Cruzei-me com Edmundo Pedro na leitura dos papéis sobre a Confederação Geral do Trabalho. Especialmente na Biblioteca Nacional, no chamado Arquivo Histórico Social (AHS), onde se reúne (graças ao labor, principalmente, de Emídio Santana) documentação original sobre o movimento operário português no século XX (pessoas, sindicatos, a própria Confederação):correspondência institucional e pessoal, comunicados, impressos, fotografias e outros. Depois, também no estudo da greve nacional de 18 de Janeiro de 1934, que ditou a proibição dos sindicatos livres e a imposição dos sindicatos nacionais, uma das traves do Estado Novo.

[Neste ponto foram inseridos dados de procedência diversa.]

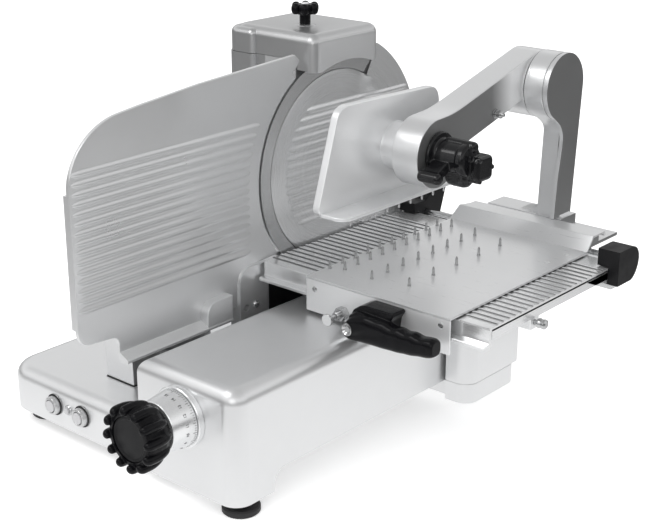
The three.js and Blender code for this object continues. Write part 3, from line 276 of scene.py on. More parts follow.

Deixando de lado a evocação do homem (que aqui se fez) gostaria de deixar uma nota sobre o que pessoas como ele passaram (há uma série de coisas publicadas, memórias pessoais e testemunhos vários) e sobre o ânimo destas pessoas em circunstâncias pessoais e familiares terríveis e sem fim à vista. E muito particularmente os deportados (a deportação "por motivos sociais" foi prática corrente durante a República e no Estado Novo). A correspondência dos deportados(muita no AHS), antes da partida, na viagem, no destino, é uma lição de vida, uma marca na vida de quem lê.